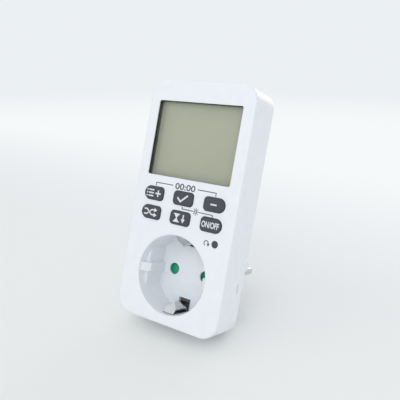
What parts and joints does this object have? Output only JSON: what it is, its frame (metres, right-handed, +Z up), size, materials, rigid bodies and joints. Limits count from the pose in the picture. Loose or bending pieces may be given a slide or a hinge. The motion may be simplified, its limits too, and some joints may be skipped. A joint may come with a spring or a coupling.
{
  "type": "plug in timer switch",
  "caption": "Upright white plug-through timer: display and rubber keys above a round earthed socket well, with a round two-pin plug on the back.",
  "frame": {"origin": "centre of the socket well's mouth on the flat front face", "axes": "+X to the right seen from the front, +Y from the front face towards the wall socket, +Z up"},
  "size_m": [0.06, 0.0709, 0.121],
  "materials": {
    "white_housing": "satin white ABS",
    "clear_window": "clear glossy plastic window",
    "lcd_glass": "grey-green reflective display",
    "key_rubber": "matt dark grey silicone",
    "mat_rubber": "translucent silicone",
    "zebra_rubber": "conductive striped rubber",
    "shutter_green": "green plastic",
    "inner_plastic": "natural plastic",
    "board_green": "green board",
    "black_plastic": "black moulded plastic",
    "resistor_tan": "tan lacquer",
    "film_yellow": "yellow box capacitor",
    "relay_blue": "blue relay plastic",
    "winding": "enamelled copper winding",
    "iron": "soft iron",
    "sheet_brass": "brass strip",
    "nickel": "nickel plated",
    "steel": "zinc plated steel",
    "aluminium_can": "sleeved aluminium can"
  },
  "bodies": {
    "housing": {"front_cover": "white_housing", "rear_cover": "white_housing", "lcd_window": "clear_window", "lcd_panel": "lcd_glass", "keypad_mat": "mat_rubber", "reset_pad": "mat_rubber", "zebra_strips": "zebra_rubber", "lcd_frame": "inner_plastic", "contact_carrier": "inner_plastic", "display_board": "board_green", "power_board": "board_green", "microcontroller": "black_plastic", "link_strip": "black_plastic", "regulator": "black_plastic", "diodes": "black_plastic", "resistors": "resistor_tan", "film_capacitor": "film_yellow", "relay_case": "relay_blue", "relay_base": "relay_blue", "relay_coil": "winding", "relay_yoke": "iron", "live_contact": "sheet_brass", "neutral_contact": "sheet_brass", "live_strap": "sheet_brass", "relay_fixed_contact": "sheet_brass", "plug_pin_live": "nickel", "plug_pin_neutral": "nickel", "earth_strap": "nickel", "cover_screws": "steel", "board_screws": "steel", "crystal": "steel", "backup_battery": "steel", "battery_tabs": "steel", "link_pins": "steel", "smoothing_capacitors": "aluminium_can"},
    "key_program": {"key_program": "key_rubber"},
    "key_set": {"key_set": "key_rubber"},
    "key_minus": {"key_minus": "key_rubber"},
    "key_random": {"key_random": "key_rubber"},
    "key_countdown": {"key_countdown": "key_rubber"},
    "key_manual": {"key_manual": "key_rubber"},
    "reset_key": {"reset_key": "key_rubber"},
    "shutter": {"shutter": "shutter_green", "shutter_spring": "steel"},
    "relay_armature": {"relay_armature": "iron"}
  },
  "joints": [
    {"name": "program_press", "type": "slide", "parent": "housing", "child": "key_program", "axis": [0, 1, 0], "range_m": [0, 0.0008], "stiffness_N_per_m": 500, "springref_m": -0.0006},
    {"name": "set_press", "type": "slide", "parent": "housing", "child": "key_set", "axis": [0, 1, 0], "range_m": [0, 0.0008], "stiffness_N_per_m": 500, "springref_m": -0.0006},
    {"name": "minus_press", "type": "slide", "parent": "housing", "child": "key_minus", "axis": [0, 1, 0], "range_m": [0, 0.0008], "stiffness_N_per_m": 500, "springref_m": -0.0006},
    {"name": "random_press", "type": "slide", "parent": "housing", "child": "key_random", "axis": [0, 1, 0], "range_m": [0, 0.0008], "stiffness_N_per_m": 500, "springref_m": -0.0006},
    {"name": "countdown_press", "type": "slide", "parent": "housing", "child": "key_countdown", "axis": [0, 1, 0], "range_m": [0, 0.0008], "stiffness_N_per_m": 500, "springref_m": -0.0006},
    {"name": "manual_press", "type": "slide", "parent": "housing", "child": "key_manual", "axis": [0, 1, 0], "range_m": [0, 0.0008], "stiffness_N_per_m": 500, "springref_m": -0.0006},
    {"name": "reset_press", "type": "slide", "parent": "housing", "child": "reset_key", "axis": [0, 1, 0], "range_m": [0, 0.0005], "stiffness_N_per_m": 500, "springref_m": -0.0006},
    {"name": "shutter_turn", "type": "hinge", "parent": "housing", "child": "shutter", "pos_m": [0, 0.0209, 0], "axis": [0, 1, 0], "range_deg": [0, 42], "stiffness_Nm_per_rad": 0.004, "springref_deg": -22.92},
    {"name": "relay_pull", "type": "hinge", "parent": "housing", "child": "relay_armature", "pos_m": [0.0134, 0.0256, 0.062], "axis": [1, 0, 0], "range_deg": [0, 4], "stiffness_Nm_per_rad": 0.01, "springref_deg": -11.46}
  ]
}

Instructions for the task:
Nothing in the data may differ; print all of it exactly as written.

Problem solution:
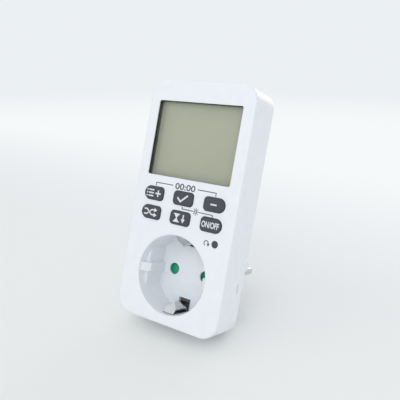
What parts and joints does this object have? Output only JSON: what it is, its frame (metres, right-handed, +Z up), size, materials, rigid bodies and joints. Limits count from the pose in the picture. Loose or bending pieces may be given a slide or a hinge. The motion may be simplified, its limits too, and some joints may be skipped. A joint may come with a spring or a coupling.
{
  "type": "plug in timer switch",
  "caption": "Upright white plug-through timer: display and rubber keys above a round earthed socket well, with a round two-pin plug on the back.",
  "frame": {"origin": "centre of the socket well's mouth on the flat front face", "axes": "+X to the right seen from the front, +Y from the front face towards the wall socket, +Z up"},
  "size_m": [0.06, 0.0709, 0.121],
  "materials": {
    "white_housing": "satin white ABS",
    "clear_window": "clear glossy plastic window",
    "lcd_glass": "grey-green reflective display",
    "key_rubber": "matt dark grey silicone",
    "mat_rubber": "translucent silicone",
    "zebra_rubber": "conductive striped rubber",
    "shutter_green": "green plastic",
    "inner_plastic": "natural plastic",
    "board_green": "green board",
    "black_plastic": "black moulded plastic",
    "resistor_tan": "tan lacquer",
    "film_yellow": "yellow box capacitor",
    "relay_blue": "blue relay plastic",
    "winding": "enamelled copper winding",
    "iron": "soft iron",
    "sheet_brass": "brass strip",
    "nickel": "nickel plated",
    "steel": "zinc plated steel",
    "aluminium_can": "sleeved aluminium can"
  },
  "bodies": {
    "housing": {"front_cover": "white_housing", "rear_cover": "white_housing", "lcd_window": "clear_window", "lcd_panel": "lcd_glass", "keypad_mat": "mat_rubber", "reset_pad": "mat_rubber", "zebra_strips": "zebra_rubber", "lcd_frame": "inner_plastic", "contact_carrier": "inner_plastic", "display_board": "board_green", "power_board": "board_green", "microcontroller": "black_plastic", "link_strip": "black_plastic", "regulator": "black_plastic", "diodes": "black_plastic", "resistors": "resistor_tan", "film_capacitor": "film_yellow", "relay_case": "relay_blue", "relay_base": "relay_blue", "relay_coil": "winding", "relay_yoke": "iron", "live_contact": "sheet_brass", "neutral_contact": "sheet_brass", "live_strap": "sheet_brass", "relay_fixed_contact": "sheet_brass", "plug_pin_live": "nickel", "plug_pin_neutral": "nickel", "earth_strap": "nickel", "cover_screws": "steel", "board_screws": "steel", "crystal": "steel", "backup_battery": "steel", "battery_tabs": "steel", "link_pins": "steel", "smoothing_capacitors": "aluminium_can"},
    "key_program": {"key_program": "key_rubber"},
    "key_set": {"key_set": "key_rubber"},
    "key_minus": {"key_minus": "key_rubber"},
    "key_random": {"key_random": "key_rubber"},
    "key_countdown": {"key_countdown": "key_rubber"},
    "key_manual": {"key_manual": "key_rubber"},
    "reset_key": {"reset_key": "key_rubber"},
    "shutter": {"shutter": "shutter_green", "shutter_spring": "steel"},
    "relay_armature": {"relay_armature": "iron"}
  },
  "joints": [
    {"name": "program_press", "type": "slide", "parent": "housing", "child": "key_program", "axis": [0, 1, 0], "range_m": [0, 0.0008], "stiffness_N_per_m": 500, "springref_m": -0.0006},
    {"name": "set_press", "type": "slide", "parent": "housing", "child": "key_set", "axis": [0, 1, 0], "range_m": [0, 0.0008], "stiffness_N_per_m": 500, "springref_m": -0.0006},
    {"name": "minus_press", "type": "slide", "parent": "housing", "child": "key_minus", "axis": [0, 1, 0], "range_m": [0, 0.0008], "stiffness_N_per_m": 500, "springref_m": -0.0006},
    {"name": "random_press", "type": "slide", "parent": "housing", "child": "key_random", "axis": [0, 1, 0], "range_m": [0, 0.0008], "stiffness_N_per_m": 500, "springref_m": -0.0006},
    {"name": "countdown_press", "type": "slide", "parent": "housing", "child": "key_countdown", "axis": [0, 1, 0], "range_m": [0, 0.0008], "stiffness_N_per_m": 500, "springref_m": -0.0006},
    {"name": "manual_press", "type": "slide", "parent": "housing", "child": "key_manual", "axis": [0, 1, 0], "range_m": [0, 0.0008], "stiffness_N_per_m": 500, "springref_m": -0.0006},
    {"name": "reset_press", "type": "slide", "parent": "housing", "child": "reset_key", "axis": [0, 1, 0], "range_m": [0, 0.0005], "stiffness_N_per_m": 500, "springref_m": -0.0006},
    {"name": "shutter_turn", "type": "hinge", "parent": "housing", "child": "shutter", "pos_m": [0, 0.0209, 0], "axis": [0, 1, 0], "range_deg": [0, 42], "stiffness_Nm_per_rad": 0.004, "springref_deg": -22.92},
    {"name": "relay_pull", "type": "hinge", "parent": "housing", "child": "relay_armature", "pos_m": [0.0134, 0.0256, 0.062], "axis": [1, 0, 0], "range_deg": [0, 4], "stiffness_Nm_per_rad": 0.01, "springref_deg": -11.46}
  ]
}